WHAT THIS TASK INVOLVES
Locate the line bearing "const group = new THREE.Group();" in the material below, then reproduce it and each following line up to and including the line bearing "for node in".

** begin ENTRIES SUPPLIED **

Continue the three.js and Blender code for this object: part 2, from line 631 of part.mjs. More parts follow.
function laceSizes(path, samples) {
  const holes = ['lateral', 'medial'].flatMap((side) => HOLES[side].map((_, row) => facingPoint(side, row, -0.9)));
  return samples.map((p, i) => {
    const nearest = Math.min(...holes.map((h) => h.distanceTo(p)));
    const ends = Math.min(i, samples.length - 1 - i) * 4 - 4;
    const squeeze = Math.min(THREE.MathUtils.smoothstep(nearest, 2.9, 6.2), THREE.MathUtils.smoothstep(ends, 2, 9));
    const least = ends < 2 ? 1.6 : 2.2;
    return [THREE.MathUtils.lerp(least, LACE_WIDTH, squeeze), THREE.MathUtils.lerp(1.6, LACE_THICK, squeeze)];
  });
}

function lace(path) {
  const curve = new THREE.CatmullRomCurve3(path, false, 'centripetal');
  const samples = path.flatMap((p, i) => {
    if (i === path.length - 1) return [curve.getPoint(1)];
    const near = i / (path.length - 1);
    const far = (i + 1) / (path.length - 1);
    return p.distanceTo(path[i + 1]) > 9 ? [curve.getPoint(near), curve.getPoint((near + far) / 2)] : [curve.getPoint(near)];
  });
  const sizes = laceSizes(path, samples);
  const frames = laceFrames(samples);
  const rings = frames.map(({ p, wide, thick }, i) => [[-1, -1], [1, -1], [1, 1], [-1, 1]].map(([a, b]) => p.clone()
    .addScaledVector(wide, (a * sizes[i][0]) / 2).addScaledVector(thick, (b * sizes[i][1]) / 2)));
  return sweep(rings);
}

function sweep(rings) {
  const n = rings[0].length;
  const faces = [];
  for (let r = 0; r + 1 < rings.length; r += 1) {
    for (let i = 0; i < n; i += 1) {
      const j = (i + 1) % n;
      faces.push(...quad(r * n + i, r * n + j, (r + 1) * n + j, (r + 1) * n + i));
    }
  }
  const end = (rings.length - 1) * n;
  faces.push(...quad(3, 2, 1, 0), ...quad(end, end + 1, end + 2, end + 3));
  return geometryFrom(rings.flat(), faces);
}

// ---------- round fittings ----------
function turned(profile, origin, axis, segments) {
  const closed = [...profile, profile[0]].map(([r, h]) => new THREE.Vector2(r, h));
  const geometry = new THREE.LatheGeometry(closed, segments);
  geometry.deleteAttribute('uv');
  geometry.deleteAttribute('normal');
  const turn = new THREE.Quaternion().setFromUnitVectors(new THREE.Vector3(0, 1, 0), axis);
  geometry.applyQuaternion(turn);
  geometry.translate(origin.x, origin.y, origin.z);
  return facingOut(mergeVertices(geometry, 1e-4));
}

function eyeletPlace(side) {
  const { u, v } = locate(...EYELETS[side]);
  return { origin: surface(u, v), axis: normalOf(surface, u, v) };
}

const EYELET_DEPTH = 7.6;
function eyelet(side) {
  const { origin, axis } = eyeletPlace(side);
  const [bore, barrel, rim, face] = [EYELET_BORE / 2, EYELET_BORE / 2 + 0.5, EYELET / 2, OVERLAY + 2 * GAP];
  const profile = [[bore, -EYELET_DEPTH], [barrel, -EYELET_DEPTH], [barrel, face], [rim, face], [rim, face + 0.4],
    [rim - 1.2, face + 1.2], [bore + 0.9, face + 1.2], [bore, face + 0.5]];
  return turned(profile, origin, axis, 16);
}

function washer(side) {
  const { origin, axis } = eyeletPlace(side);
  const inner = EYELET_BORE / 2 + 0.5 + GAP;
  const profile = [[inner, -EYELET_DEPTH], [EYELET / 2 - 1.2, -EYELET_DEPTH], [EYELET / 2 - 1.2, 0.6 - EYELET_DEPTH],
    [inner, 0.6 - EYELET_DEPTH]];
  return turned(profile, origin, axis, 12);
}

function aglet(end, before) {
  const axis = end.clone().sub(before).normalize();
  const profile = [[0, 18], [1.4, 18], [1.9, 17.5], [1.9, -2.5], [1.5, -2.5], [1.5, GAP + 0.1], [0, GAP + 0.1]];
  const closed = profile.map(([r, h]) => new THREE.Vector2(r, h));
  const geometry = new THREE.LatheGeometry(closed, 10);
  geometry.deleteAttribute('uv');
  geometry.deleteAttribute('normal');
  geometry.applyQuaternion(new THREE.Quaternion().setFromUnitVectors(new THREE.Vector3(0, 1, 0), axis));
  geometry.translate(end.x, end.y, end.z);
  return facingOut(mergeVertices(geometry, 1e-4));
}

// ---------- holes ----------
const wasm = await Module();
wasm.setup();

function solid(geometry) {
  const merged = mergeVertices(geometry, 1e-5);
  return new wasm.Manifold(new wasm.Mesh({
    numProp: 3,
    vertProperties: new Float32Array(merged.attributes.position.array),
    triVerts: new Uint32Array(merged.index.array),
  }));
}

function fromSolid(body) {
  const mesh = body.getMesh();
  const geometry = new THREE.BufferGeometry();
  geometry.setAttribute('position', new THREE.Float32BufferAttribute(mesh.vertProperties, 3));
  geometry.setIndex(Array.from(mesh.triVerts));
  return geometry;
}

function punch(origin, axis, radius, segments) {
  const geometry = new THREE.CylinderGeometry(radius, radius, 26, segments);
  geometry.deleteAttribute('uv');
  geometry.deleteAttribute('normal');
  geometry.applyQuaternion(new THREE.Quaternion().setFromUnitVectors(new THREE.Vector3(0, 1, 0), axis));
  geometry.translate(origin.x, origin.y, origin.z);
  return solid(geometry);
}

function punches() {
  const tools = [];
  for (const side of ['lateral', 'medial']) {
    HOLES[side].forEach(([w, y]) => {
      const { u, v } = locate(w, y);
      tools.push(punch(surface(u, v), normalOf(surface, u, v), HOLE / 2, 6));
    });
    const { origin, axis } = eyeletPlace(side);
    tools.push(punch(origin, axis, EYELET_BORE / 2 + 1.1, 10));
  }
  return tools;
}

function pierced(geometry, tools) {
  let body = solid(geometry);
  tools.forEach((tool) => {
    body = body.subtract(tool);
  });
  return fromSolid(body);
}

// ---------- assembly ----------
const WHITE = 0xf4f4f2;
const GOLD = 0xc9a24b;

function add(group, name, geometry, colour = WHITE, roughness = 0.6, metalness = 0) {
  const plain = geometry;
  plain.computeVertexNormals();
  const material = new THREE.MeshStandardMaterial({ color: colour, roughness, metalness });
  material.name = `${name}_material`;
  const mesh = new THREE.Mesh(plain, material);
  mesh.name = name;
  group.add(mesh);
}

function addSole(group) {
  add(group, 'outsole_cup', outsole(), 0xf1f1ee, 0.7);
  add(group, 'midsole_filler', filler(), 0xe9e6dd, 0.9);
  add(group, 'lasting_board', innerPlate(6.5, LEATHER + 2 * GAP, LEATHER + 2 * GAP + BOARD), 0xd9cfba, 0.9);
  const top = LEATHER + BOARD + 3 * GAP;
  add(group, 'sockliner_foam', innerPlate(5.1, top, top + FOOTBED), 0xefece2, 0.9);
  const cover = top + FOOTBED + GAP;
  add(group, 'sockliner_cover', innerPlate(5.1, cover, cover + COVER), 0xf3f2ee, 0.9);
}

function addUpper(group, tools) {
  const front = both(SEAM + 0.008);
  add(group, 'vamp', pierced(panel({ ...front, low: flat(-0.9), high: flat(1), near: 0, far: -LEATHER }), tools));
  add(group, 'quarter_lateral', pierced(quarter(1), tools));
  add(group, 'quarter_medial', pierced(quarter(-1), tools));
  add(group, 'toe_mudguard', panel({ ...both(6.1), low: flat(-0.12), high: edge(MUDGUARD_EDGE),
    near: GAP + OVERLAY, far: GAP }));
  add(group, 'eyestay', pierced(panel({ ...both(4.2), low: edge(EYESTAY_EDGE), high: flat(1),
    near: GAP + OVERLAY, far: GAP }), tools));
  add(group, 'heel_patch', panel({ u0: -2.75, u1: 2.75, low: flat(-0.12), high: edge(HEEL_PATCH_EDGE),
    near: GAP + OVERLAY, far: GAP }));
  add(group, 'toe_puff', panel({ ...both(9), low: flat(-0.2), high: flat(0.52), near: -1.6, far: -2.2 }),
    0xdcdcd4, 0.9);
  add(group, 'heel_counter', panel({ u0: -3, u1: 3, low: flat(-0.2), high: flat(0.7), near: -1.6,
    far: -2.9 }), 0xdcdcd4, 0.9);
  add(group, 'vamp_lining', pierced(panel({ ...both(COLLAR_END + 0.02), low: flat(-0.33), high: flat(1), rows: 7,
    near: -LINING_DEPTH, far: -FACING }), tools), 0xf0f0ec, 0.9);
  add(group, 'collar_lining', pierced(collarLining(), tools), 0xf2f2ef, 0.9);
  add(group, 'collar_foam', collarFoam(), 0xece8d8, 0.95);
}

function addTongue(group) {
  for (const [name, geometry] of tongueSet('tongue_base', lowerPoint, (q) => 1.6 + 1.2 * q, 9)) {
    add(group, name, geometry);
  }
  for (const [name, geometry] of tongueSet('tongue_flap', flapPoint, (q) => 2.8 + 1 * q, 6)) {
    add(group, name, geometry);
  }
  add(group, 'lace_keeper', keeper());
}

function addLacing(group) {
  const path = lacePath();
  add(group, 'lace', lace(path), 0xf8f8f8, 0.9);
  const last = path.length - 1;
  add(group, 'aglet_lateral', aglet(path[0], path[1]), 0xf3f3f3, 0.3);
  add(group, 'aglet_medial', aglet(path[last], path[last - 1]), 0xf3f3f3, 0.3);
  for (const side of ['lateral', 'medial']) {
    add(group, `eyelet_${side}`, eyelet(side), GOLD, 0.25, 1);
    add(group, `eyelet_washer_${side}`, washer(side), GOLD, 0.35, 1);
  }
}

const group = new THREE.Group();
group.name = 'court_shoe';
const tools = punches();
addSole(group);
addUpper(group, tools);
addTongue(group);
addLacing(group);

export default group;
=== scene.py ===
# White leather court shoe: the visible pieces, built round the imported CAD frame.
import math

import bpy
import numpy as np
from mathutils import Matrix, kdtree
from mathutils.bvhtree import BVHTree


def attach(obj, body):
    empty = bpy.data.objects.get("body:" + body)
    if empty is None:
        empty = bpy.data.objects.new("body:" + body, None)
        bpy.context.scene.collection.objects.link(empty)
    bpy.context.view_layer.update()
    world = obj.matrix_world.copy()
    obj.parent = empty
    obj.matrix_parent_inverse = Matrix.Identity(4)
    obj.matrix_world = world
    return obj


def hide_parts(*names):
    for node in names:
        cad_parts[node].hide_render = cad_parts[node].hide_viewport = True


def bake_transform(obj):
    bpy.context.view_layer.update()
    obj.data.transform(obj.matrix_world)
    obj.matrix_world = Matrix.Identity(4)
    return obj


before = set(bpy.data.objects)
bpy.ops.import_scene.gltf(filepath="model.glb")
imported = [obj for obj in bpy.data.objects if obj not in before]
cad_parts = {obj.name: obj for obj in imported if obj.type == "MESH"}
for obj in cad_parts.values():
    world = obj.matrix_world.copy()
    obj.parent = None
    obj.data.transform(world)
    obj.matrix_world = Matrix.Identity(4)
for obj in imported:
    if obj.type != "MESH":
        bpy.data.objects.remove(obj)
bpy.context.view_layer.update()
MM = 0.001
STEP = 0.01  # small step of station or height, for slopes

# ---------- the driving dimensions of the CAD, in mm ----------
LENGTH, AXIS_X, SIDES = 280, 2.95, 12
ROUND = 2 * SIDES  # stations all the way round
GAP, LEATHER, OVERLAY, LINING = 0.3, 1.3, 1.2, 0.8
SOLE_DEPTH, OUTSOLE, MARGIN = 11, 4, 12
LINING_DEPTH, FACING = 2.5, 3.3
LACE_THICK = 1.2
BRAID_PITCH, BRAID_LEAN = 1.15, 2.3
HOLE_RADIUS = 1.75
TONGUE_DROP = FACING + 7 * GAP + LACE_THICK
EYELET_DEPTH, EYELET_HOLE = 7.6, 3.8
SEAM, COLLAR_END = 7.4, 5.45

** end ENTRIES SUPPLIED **
** begin ENTRIES SUPPLIED **

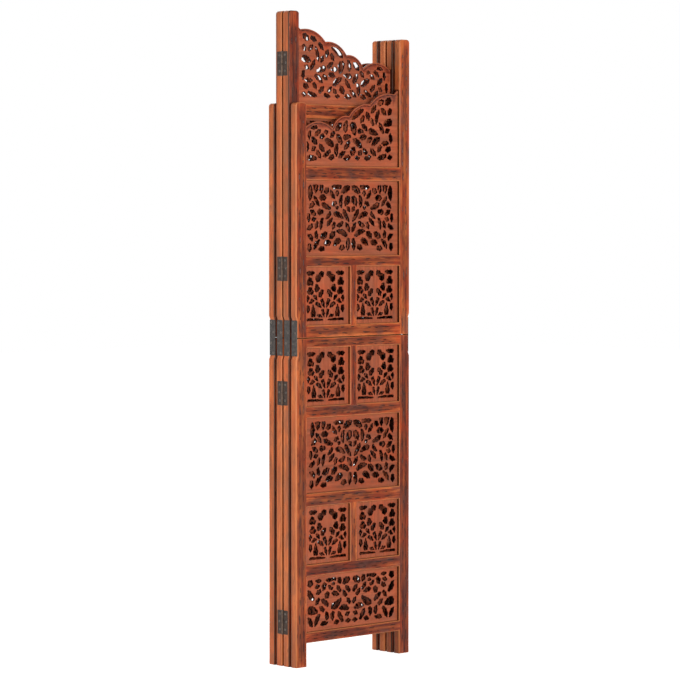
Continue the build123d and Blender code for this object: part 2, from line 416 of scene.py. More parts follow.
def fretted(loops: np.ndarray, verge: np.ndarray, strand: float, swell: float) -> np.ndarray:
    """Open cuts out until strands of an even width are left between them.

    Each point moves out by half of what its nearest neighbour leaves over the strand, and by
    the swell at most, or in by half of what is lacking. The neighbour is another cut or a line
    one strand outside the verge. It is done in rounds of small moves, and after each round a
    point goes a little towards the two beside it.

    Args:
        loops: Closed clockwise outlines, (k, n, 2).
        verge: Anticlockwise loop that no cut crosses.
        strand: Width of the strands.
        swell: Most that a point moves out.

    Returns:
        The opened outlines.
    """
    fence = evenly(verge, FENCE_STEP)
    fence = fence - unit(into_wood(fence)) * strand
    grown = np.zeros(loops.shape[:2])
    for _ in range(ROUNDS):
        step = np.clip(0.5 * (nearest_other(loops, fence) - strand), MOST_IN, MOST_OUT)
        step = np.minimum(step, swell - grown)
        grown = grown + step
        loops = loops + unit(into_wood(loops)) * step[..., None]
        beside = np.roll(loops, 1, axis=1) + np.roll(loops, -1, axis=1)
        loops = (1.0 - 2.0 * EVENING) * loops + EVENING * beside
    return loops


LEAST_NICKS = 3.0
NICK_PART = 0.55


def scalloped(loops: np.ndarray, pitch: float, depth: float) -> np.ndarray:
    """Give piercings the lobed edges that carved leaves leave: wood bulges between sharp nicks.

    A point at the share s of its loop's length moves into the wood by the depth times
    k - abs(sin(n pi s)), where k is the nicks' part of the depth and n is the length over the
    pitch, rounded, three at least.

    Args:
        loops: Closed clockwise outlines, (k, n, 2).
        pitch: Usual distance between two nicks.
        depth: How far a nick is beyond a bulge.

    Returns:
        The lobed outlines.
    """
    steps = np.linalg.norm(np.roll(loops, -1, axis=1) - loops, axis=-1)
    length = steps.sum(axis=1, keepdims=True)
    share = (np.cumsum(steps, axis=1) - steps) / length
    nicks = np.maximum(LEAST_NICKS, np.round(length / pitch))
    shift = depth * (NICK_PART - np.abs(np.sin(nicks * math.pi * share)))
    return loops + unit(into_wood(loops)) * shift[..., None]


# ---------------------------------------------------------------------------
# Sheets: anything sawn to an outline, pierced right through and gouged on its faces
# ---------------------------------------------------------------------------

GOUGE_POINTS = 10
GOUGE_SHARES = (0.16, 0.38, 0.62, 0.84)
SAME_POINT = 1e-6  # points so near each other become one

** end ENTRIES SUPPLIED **

RESPONSE TO THE TASK
const group = new THREE.Group();
group.name = 'court_shoe';
const tools = punches();
addSole(group);
addUpper(group, tools);
addTongue(group);
addLacing(group);

export default group;
=== scene.py ===
# White leather court shoe: the visible pieces, built round the imported CAD frame.
import math

import bpy
import numpy as np
from mathutils import Matrix, kdtree
from mathutils.bvhtree import BVHTree


def attach(obj, body):
    empty = bpy.data.objects.get("body:" + body)
    if empty is None:
        empty = bpy.data.objects.new("body:" + body, None)
        bpy.context.scene.collection.objects.link(empty)
    bpy.context.view_layer.update()
    world = obj.matrix_world.copy()
    obj.parent = empty
    obj.matrix_parent_inverse = Matrix.Identity(4)
    obj.matrix_world = world
    return obj


def hide_parts(*names):
    for node in names:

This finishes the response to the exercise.